On that day, Mr. Jones knew that his wife, then a commuter to New York working in the World Trade Center, was at home. Yet he couldn’t help imagining what might have happened had she gone to work and followed her regular routine. “She was pregnant at the time,” Mr. Jones recalls. “If it wasn’t for my daughter giving my wife gestational diabetes, which kept her at home that day, she would have been there. I went into a kind of panic mode. So that’s my emotional thing with 9-11.”

Since then, Mr. Jones has attended ceremonies and been part of different groups commemorating 9-11. A motorcyclist, he has ridden behind trucks transporting pieces of World Trade Center steel to various locations for installation as memorials. While many neighboring communities have used these battered remnants to create shrines to those lost in the attacks, Princeton has yet to do so. Mr. Jones has made it his mission to correct that.

“Princeton is a well known town, and unfortunately had several people who perished on 9-11,” he says. “I want to build something really nice, where kids can learn about the Trade Center and the innocent people who died there.

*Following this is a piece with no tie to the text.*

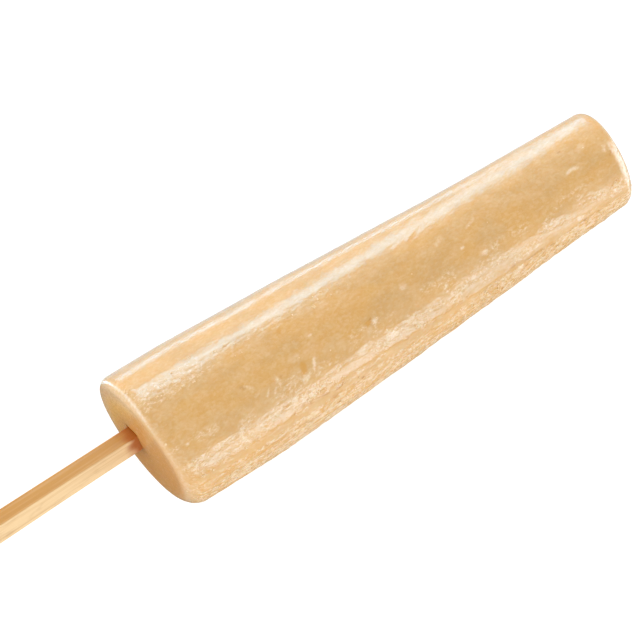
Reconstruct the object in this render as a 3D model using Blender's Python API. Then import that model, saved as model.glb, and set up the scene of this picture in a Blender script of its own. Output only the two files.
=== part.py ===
"""Kulfi on a stick: a tapered round bar of dense frozen milk, with a square bamboo stick in its wide end.

Metres, +Z up.  The bar lies on its side along +X, tip towards +X and stick towards -X.  It rests on z = 0 on
a narrow flat, and the origin is on the floor below the middle of the whole thing.

The bar is first worked out in its own frame, from the centre of its wide face: "along" runs down its axis to
the tip, "across" runs to its +Y side, "up" runs to its upper side.  An angle round the bar is counted from
"up" towards "across".
"""
import math

import bmesh
import bpy
from mathutils import Matrix, Vector

# the frozen bar
LENGTH = 0.1187
WIDE_RADIUS = 0.01635
TIP_RADIUS = 0.0109
STRAIGHT_LENGTH = 0.014          # the wide end runs straight this far before it tapers
TAPER_START_HANDLE = (0.0430, 0.01572)
TAPER_END_HANDLE = (0.0676, 0.01300)
WIDE_RIM_ACROSS = 0.0023         # rounding of the wide rim on the +Y side
WIDE_RIM_AGAINST = 0.0042        # and on the -Y side, where it has melted more
TIP_RIM = 0.0025
WIDE_DOME = 0.0004
TIP_DOME = 0.0005
WIDE_SLANT = math.radians(4.2)   # both end faces lean: their +Y side stands further out
TIP_SLANT = math.radians(3.1)
SLANT_REACH = 0.040              # how far into the bar a leaning face is felt
WIDE_BOW = 0.0007                # the axis curves towards +Y at both ends
TIP_BOW = 0.0005
BOW_SHIFT = -0.00025

# soft unevenness of the moulded sides: depth, lobes round the bar, waves along it, phase
WAVES = (
    (0.00007, 2, 1.5, 0.4),
    (0.00005, 3, 2.5, 2.1),
    (0.00004, 5, 4.0, 4.0),
)

# how it lies
REST_NEAR_WIDE = 0.030           # the bar leans until it touches the floor at these two places
REST_NEAR_TIP = 0.113
FLAT_DEPTH = 0.0003              # and its own weight flattens it there

# the stick
STICK_EMBEDDED = 0.085
STICK_OUT = 0.093
STICK_ACROSS = 0.0028            # where it enters the wide face
STICK_UP = -0.0003
STICK_YAW = math.radians(0.95)   # it points slightly to the -Y side on its way out
STICK_TURN = math.radians(44.0)  # one of its edges is uppermost
STICK_SIDE = 0.00405             # at the bar and inside it
STICK_SIDE_GROWTH = 0.00042      # how much thicker the free end is
GROWTH_START = 0.005             # it thickens between these two distances from the bar
GROWTH_END = 0.050
STICK_EDGE = 0.00022             # chamfer along its four edges
STICK_END_CHAMFER = 0.0003
GAP = 0.0003                     # between the stick and its hole

# mesh fineness
SEGMENTS = 56
FACE_RINGS = 4
RIM_RINGS = 5
SIDE_RINGS = 24
STICK_STEPS = 12


def make_material(name, color, roughness):
    """A Principled material of one colour."""
    material = bpy.data.materials.new(name)
    material.use_nodes = True
    shader = material.node_tree.nodes["Principled BSDF"]
    shader.inputs["Base Color"].default_value = (*color, 1.0)
    shader.inputs["Roughness"].default_value = roughness
    shader.inputs["Metallic"].default_value = 0.0
    return material


def add_object(name, shape, material=None):
    """Turn a bmesh into a named, smooth-shaded object."""
    mesh = bpy.data.meshes.new(name)
    shape.to_mesh(mesh)
    shape.free()
    mesh.shade_smooth()
    mesh.set_sharp_from_angle(angle=math.radians(35.0))
    if material:
        mesh.materials.append(material)
    item = bpy.data.objects.new(name, mesh)
    bpy.context.scene.collection.objects.link(item)
    return item


def loft(rings):
    """Skin a list of closed rings of equal count, and close both ends with a fan round their middles."""
    shape = bmesh.new()
    rows = [[shape.verts.new(point) for point in ring] for ring in rings]
    for row, after in zip(rows, rows[1:]):
        for i in range(len(row)):
            j = (i + 1) % len(row)
            shape.faces.new((row[i], after[i], after[j], row[j]))
    for row in (rows[0], rows[-1]):
        middle = shape.verts.new(sum((vert.co for vert in row), Vector()) / len(row))
        for i in range(len(row)):
            shape.faces.new((row[i], row[(i + 1) % len(row)], middle))
    bmesh.ops.triangulate(shape, faces=shape.faces[:])
    bmesh.ops.recalc_face_normals(shape, faces=shape.faces[:])
    return shape


# ---- the frozen bar ---------------------------------------------------------------------------------------

def taper_point(t):
    """A point (along, radius) of the cubic curve that the bar's side follows from its straight part on."""
    corners = ((STRAIGHT_LENGTH, WIDE_RADIUS), TAPER_START_HANDLE, TAPER_END_HANDLE, (LENGTH, TIP_RADIUS))
    weights = ((1 - t) ** 3, 3 * (1 - t) ** 2 * t, 3 * (1 - t) * t ** 2, t ** 3)
    along = sum(w * corner[0] for w, corner in zip(weights, corners))
    radius = sum(w * corner[1] for w, corner in zip(weights, corners))
    return along, radius


def side_radius(along):
    """The bar's radius at a place along it, before its rims are rounded."""
    if along <= STRAIGHT_LENGTH:
        return WIDE_RADIUS
    low, high = 0.0, 1.0
    for _ in range(30):
        t = (low + high) / 2
        if taper_point(t)[0] < along:
            low = t
        else:
            high = t
    return taper_point(low)[1]


def wide_rim(angle):
    """Rounding of the wide rim at an angle round the bar."""
    share = (1 + math.sin(angle)) / 2
    return WIDE_RIM_AGAINST + (WIDE_RIM_ACROSS - WIDE_RIM_AGAINST) * share


def profile(angle):
    """The bar's outline (along, radius) at one angle, from its wide face to its tip face."""
    points = []
    rim = wide_rim(angle)
    face = WIDE_RADIUS - rim
    for ring in range(1, FACE_RINGS):
        share = ring / FACE_RINGS
        points.append((-WIDE_DOME * (1 - share ** 2), face * share))
    for ring in range(RIM_RINGS):
        turn = math.radians(90.0) * ring / RIM_RINGS
        points.append((rim * (1 - math.cos(turn)), face + rim * math.sin(turn)))
    tip_start = LENGTH - TIP_RIM
    for ring in range(SIDE_RINGS):
        along = rim + (tip_start - rim) * ring / SIDE_RINGS
        points.append((along, side_radius(along)))
    face = side_radius(tip_start) - TIP_RIM
    for ring in range(RIM_RINGS):
        turn = math.radians(90.0) * ring / RIM_RINGS
        points.append((tip_start + TIP_RIM * math.sin(turn), face + TIP_RIM * math.cos(turn)))
    for ring in range(FACE_RINGS, 0, -1):
        share = ring / FACE_RINGS
        points.append((LENGTH + TIP_DOME * (1 - share ** 2), face * share))
    return points


def unevenness(along, angle):
    """Height of the soft waves on the sides.  They die away on the side that the bar rests on."""
    part = along / LENGTH
    height = 0.0
    for depth, lobes, waves, phase in WAVES:
        height += depth * math.sin(lobes * angle + math.tau * waves * part + phase)
    away_from_floor = (1 + math.cos(angle)) / 2
    return height * away_from_floor


def bar_point(along, radius, angle):
    """Bend one point of the true turned shape: soft waves, leaning end faces and a slightly bowed axis."""
    part = along / LENGTH
    radius *= 1 + unevenness(along, angle) / WIDE_RADIUS
    across = radius * math.sin(angle)
    up = radius * math.cos(angle)
    at_wide = max(0.0, 1 - max(along, 0.0) / SLANT_REACH)
    at_tip = max(0.0, 1 - max(LENGTH - along, 0.0) / SLANT_REACH)
    along += across * (math.tan(TIP_SLANT) * at_tip - math.tan(WIDE_SLANT) * at_wide)
    across += BOW_SHIFT + WIDE_BOW * (1 - part) ** 4 + TIP_BOW * part ** 4
    return Vector((along, across, up))


def make_bar():
    angles = [math.tau * i / SEGMENTS for i in range(SEGMENTS)]
    outlines = [profile(angle) for angle in angles]
    rings = []
    for ring in range(len(outlines[0])):
        rings.append([bar_point(*outline[ring], angle) for outline, angle in zip(outlines, angles)])
    return loft(rings)


# ---- the stick --------------------------------------------------------------------------------------------

def stick_ring(out, inset=0.0):
    """The stick's eight-cornered section at a distance out from the wide face; inset shrinks it."""
    part = min(max((out - GROWTH_START) / (GROWTH_END - GROWTH_START), 0.0), 1.0)
    half = (STICK_SIDE + STICK_SIDE_GROWTH * part ** 2 * (3 - 2 * part)) / 2 - inset
    ring = []
    for quarter in range(4):
        spin = Matrix.Rotation(STICK_TURN + math.radians(90.0) * quarter, 3, "X")
        ring.append(spin @ Vector((0, half, STICK_EDGE - half)))
        ring.append(spin @ Vector((0, half, half - STICK_EDGE)))
    centre = Vector((-out, 0, 0))
    yaw = Matrix.Rotation(STICK_YAW, 3, "Z")
    entry = Vector((0, STICK_ACROSS, STICK_UP))
    return [yaw @ (centre + point) + entry for point in ring]


def make_stick():
    rings = [stick_ring(-STICK_EMBEDDED)]
    for step in range(STICK_STEPS + 1):
        rings.append(stick_ring((STICK_OUT - STICK_END_CHAMFER) * step / STICK_STEPS))
    rings.append(stick_ring(STICK_OUT, STICK_END_CHAMFER))
    return loft(rings)


def make_socket():
    """The hole that the stick leaves in the bar, a gap wider all round."""
    rings = [stick_ring(-STICK_EMBEDDED - GAP, -GAP), stick_ring(0.0, -GAP)]
    rings.append(stick_ring(2 * WIDE_RADIUS * math.tan(WIDE_SLANT), -GAP))
    return loft(rings)


# ---- the whole --------------------------------------------------------------------------------------------

def lie_down(shapes, bar):
    """Lean the shapes so that the bar's lower side is level, and set that side on the floor."""
    drop = side_radius(REST_NEAR_WIDE) - side_radius(REST_NEAR_TIP)
    lean = math.atan2(drop, REST_NEAR_TIP - REST_NEAR_WIDE)
    for shape in shapes:
        bmesh.ops.transform(shape, matrix=Matrix.Rotation(lean, 4, "Y"), verts=shape.verts[:])
    lowest = min(vert.co.z for vert in bar.verts)
    sides = [vert.co.y for vert in bar.verts]
    ends = [vert.co.x for shape in shapes for vert in shape.verts]
    middle = Vector(((min(ends) + max(ends)) / 2, (min(sides) + max(sides)) / 2, lowest + FLAT_DEPTH))
    for shape in shapes:
        bmesh.ops.translate(shape, vec=-middle, verts=shape.verts[:])


def flatten_below(shape):
    """Cut the shape off level with the floor and close the cut."""
    everything = shape.verts[:] + shape.edges[:] + shape.faces[:]
    cut = bmesh.ops.bisect_plane(shape, geom=everything, plane_co=(0, 0, 0), plane_no=(0, 0, 1), clear_inner=True)
    edges = [item for item in cut["geom_cut"] if isinstance(item, bmesh.types.BMEdge)]
    bmesh.ops.holes_fill(shape, edges=edges)
    bmesh.ops.recalc_face_normals(shape, faces=shape.faces[:])


def main():
    for item in list(bpy.data.objects):
        bpy.data.objects.remove(item, do_unlink=True)

    frozen_milk = make_material("frozen_milk", (0.73, 0.44, 0.17), 0.45)
    bamboo = make_material("bamboo", (0.72, 0.46, 0.21), 0.6)

    bar, stick, socket = make_bar(), make_stick(), make_socket()
    lie_down((bar, stick, socket), bar)
    flatten_below(bar)

    kulfi = add_object("kulfi", bar, frozen_milk)
    add_object("stick", stick, bamboo)
    hole = add_object("stick_hole", socket)
    hole.hide_render = True
    hole.display_type = "WIRE"

    cut = kulfi.modifiers.new("stick_hole", "BOOLEAN")
    cut.operation = "DIFFERENCE"
    cut.solver = "EXACT"
    cut.object = hole


main()
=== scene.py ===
"""Looks for the kulfi on a stick: the frozen bar with its scratched and frosted skin, and its bamboo stick.

The bar is worked out in its own frame, as in the CAD: "along" runs down its axis from the wide face to the
tip, "across" runs to its +Y side and "up" to its upper side.  An angle round the bar is counted from "up"
towards "across".  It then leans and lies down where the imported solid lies.
"""
import math

import bmesh
import bpy
import numpy as np
from mathutils import Matrix, Vector, noise


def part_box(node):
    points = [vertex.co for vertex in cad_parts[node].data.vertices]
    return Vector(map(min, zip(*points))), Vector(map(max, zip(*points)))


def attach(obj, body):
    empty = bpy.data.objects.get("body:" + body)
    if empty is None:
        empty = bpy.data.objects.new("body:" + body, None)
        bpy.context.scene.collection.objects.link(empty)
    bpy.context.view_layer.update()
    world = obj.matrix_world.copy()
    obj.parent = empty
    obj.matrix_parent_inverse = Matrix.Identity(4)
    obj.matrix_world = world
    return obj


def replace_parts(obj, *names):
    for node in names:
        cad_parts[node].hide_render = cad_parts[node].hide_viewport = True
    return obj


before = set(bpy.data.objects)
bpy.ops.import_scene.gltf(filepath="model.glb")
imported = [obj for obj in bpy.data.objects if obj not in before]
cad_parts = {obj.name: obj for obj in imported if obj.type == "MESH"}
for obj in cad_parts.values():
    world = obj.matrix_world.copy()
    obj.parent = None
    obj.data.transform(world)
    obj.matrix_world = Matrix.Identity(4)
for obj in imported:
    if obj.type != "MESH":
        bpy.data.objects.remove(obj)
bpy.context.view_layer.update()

MM = 0.001

# the frozen bar, as in the CAD
LENGTH = 0.1187
WIDE_RADIUS = 0.01635
TIP_RADIUS = 0.0109
STRAIGHT_LENGTH = 0.014
TAPER_START_HANDLE = (0.0430, 0.01572)
TAPER_END_HANDLE = (0.0676, 0.01300)
WIDE_RIM_ACROSS = 0.0023
WIDE_RIM_AGAINST = 0.0042
TIP_RIM = 0.0025
TIP_RIM_START = LENGTH - TIP_RIM
WIDE_DOME = 0.0004
TIP_DOME = 0.0005
WIDE_SLANT = math.radians(4.2)
TIP_SLANT = math.radians(3.1)
SLANT_REACH = 0.040
WIDE_BOW = 0.0007
TIP_BOW = 0.0005
BOW_SHARPNESS = 4
BOW_SHIFT = -0.00025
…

I want to build a place for the people who lost someone. I envision it as a place you can go and touch and see the steel, where people can sit down and remember the ones they loved and lost that day.”

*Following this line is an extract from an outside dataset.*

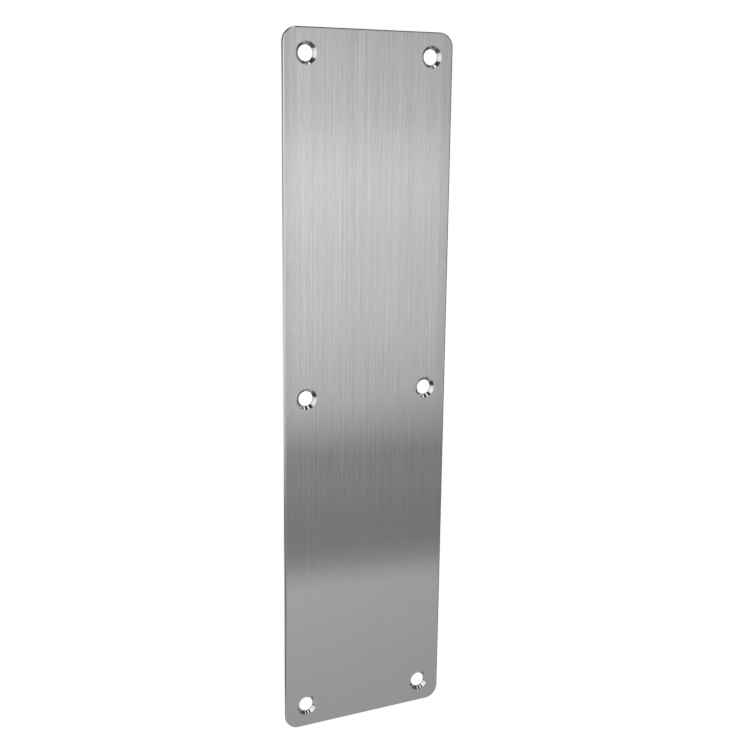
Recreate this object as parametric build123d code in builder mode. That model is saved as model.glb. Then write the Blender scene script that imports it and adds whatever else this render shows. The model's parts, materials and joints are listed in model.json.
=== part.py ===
"""Door finger plate: one flat blank of satin stainless steel, drilled and countersunk for six screws.

The origin is the middle of the back face, which lies against the door. The long side runs along Z,
the width along X, and the brushed front face looks towards -Y. All sizes are in millimetres.
"""
import os

from build123d import *

# The flat blank
plate_height = 300.0
plate_width = 76.0
plate_thickness = 1.5
corner_radius = 6.0

# The front edge is linished soft, so that a hand or a sleeve doesn't catch on it
front_edge_radius = 0.7

# Screw holes for No. 8 countersunk wood screws: a pair at each end and a pair halfway up
side_inset = 10.0
end_inset = 10.0
hole_columns = 2
hole_rows = 3
screw_hole_diameter = 6.4
countersink_diameter = 9.1
countersink_angle = 90.0

column_spacing = (plate_width - 2 * side_inset) / (hole_columns - 1)
row_spacing = (plate_height - 2 * end_inset) / (hole_rows - 1)

door_face = Plane.XZ
front_face = door_face.offset(plate_thickness)

with BuildPart() as plate:
    # Blank, cut with round corners
    with BuildSketch(door_face):
        RectangleRounded(plate_width, plate_height, corner_radius)
    extrude(amount=plate_thickness)

    # Soft edge all round the front; the edge against the door stays square
    front_edges = plate.faces().sort_by(Axis.Y)[0].edges()
    fillet(front_edges, radius=front_edge_radius)

    # Countersunk holes, sunk from the front until only a thin straight land is left at the back
    with Locations(front_face):
        with GridLocations(column_spacing, row_spacing, hole_columns, hole_rows):
            CounterSinkHole(
                radius=screw_hole_diameter / 2,
                counter_sink_radius=countersink_diameter / 2,
                counter_sink_angle=countersink_angle,
            )

plate.part.label = "plate"

os.makedirs("parts", exist_ok=True)
export_step(plate.part, "parts/plate.step")
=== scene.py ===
"""Door finger plate, satin stainless steel, with six countersunk screw holes.

Metres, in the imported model's frame: the back lies on y = 0, the brushed face looks towards -Y and the
long side runs along Z.
"""
import json

import bmesh
import bpy
import numpy as np
from mathutils import Matrix, Vector


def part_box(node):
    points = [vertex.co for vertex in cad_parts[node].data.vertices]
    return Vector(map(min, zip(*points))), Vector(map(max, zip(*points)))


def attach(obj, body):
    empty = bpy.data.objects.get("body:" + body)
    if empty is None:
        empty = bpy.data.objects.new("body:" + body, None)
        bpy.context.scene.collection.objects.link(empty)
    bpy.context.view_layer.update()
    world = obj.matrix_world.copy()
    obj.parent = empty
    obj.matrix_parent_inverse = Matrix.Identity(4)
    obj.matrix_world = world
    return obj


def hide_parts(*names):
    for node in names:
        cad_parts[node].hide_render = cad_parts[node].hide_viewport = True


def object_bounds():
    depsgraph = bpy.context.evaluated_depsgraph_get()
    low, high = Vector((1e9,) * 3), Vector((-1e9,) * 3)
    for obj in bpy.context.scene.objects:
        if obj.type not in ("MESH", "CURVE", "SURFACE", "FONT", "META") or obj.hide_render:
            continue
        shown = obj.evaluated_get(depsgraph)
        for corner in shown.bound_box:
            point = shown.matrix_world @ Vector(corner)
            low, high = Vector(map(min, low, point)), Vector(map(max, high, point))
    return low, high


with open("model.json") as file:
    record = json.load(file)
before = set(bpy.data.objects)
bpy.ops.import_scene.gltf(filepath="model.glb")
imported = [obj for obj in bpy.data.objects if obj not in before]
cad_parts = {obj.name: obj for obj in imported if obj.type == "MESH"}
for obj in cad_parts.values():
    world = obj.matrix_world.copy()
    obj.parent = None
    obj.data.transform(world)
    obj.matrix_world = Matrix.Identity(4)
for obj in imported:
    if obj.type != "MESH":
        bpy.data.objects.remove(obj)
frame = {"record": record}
cad_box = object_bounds()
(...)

Mr. Jones made a presentation to Borough Council on October 25 requesting assistance in the project, earning a round of applause from those gathered at the meeting. He plans to make a similar appeal to Township Committee. Fellow firefighter Kyle Rendell, an architect with KSS Architects, is assisting Mr. Jones with the project.

A firefighter for two decades, Mr. Jones bought himself a motorcycle a few years ago. He was among the people who started the Red Knights race for firefighters in Hopewell. “We did a 9-11 run a few years ago, and have done it now year after year,” he says. “The most recent one went from here to Shanksville, Pa. to D.C. and then to New York City.”

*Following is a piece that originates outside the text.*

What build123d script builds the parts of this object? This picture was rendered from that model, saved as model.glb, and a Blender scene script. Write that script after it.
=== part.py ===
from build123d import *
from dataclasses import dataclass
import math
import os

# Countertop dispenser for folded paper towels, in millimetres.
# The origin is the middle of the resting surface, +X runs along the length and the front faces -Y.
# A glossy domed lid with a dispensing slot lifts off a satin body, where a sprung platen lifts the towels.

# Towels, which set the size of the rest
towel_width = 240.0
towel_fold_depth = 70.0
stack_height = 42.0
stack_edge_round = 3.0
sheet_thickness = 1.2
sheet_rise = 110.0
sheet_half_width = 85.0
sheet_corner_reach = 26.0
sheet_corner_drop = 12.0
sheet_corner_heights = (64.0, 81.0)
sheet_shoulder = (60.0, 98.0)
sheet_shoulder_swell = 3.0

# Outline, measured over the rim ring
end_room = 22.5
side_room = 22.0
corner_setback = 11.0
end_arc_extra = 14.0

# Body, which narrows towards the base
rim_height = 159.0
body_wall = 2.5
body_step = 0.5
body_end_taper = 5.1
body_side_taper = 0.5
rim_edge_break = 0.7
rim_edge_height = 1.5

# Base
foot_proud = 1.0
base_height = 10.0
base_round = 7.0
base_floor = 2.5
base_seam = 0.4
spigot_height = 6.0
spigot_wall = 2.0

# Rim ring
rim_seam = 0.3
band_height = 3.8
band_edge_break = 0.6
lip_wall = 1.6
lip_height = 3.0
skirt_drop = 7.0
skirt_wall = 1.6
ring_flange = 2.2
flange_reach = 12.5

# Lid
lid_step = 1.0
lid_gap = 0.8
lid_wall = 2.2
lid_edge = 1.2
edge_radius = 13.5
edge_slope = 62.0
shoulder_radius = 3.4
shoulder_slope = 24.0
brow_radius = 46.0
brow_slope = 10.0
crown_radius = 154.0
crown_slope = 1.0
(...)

On that day, 3,000 motorcyclists gathered in Shanksville, where United Airlines Flight #93 went down on 9-11. At the start of the run, each rider was given a card with the name of someone who died that day.

“We went through Leesburg, Virginia, and it seemed as if every single person that lived in that town was on the street supporting us,” Mr. Jones recalls. “While we were stopped, I saw a woman holding a flag and a picture. It was her son. She was crying as we were going through. She approached me and said, ‘You remind me so much of my son. Would you mind if I gave you a hug?’ There wasn’t a dry eye among the 3,000 guys who were there that day.”

Mr. Jones and Mr. Rendell have been to New York City to view pieces of steel from Ground Zero at the USS Intrepid, where remnants have been on display. They have their eye on two pieces in particular. “One is nine feet long, a straight piece with a few curves and bends,” Mr. Jones says. “The other is an S-shape, about four feet long. It really shows the destruction and power of what took place.”

Mr. Rendell says the finished memorial will depend on the site that is provided by the Borough and Township. “We want a site that will make that connection visible — Nassau street, Washington Road, Alexander Road — that sort of area,” he says. “But we also want to make it a place where people can have privacy to mourn. So it would be a place for open observation and for personal, intimate space. Around the perimeter of the Princeton University campus would be ideal. Another concept we had was the Valley Road School site. But it’s such an open book at this point.”

Researching other memorials centered around World Trade Center steel, Mr. Rendell has concluded that landscaping is important. Noting that the World Trade Center was designed by Minoru Yamasaki, the same architect who designed Robertson Hall at Princeton University’s Woodrow Wilson School, he has thought about making some sort of design reference to that as well.

The steel is available at no cost. During his presentation to Borough Council last month, Mr. Jones said other towns have spent between $40,000 and $70,000 on similar memorials. He plans to reach out to members of the community, as well as to Township Committee, for assistance. “One way or another,” he says, “I promise the town of Princeton I am bringing a piece of steel no matter what I have to do.”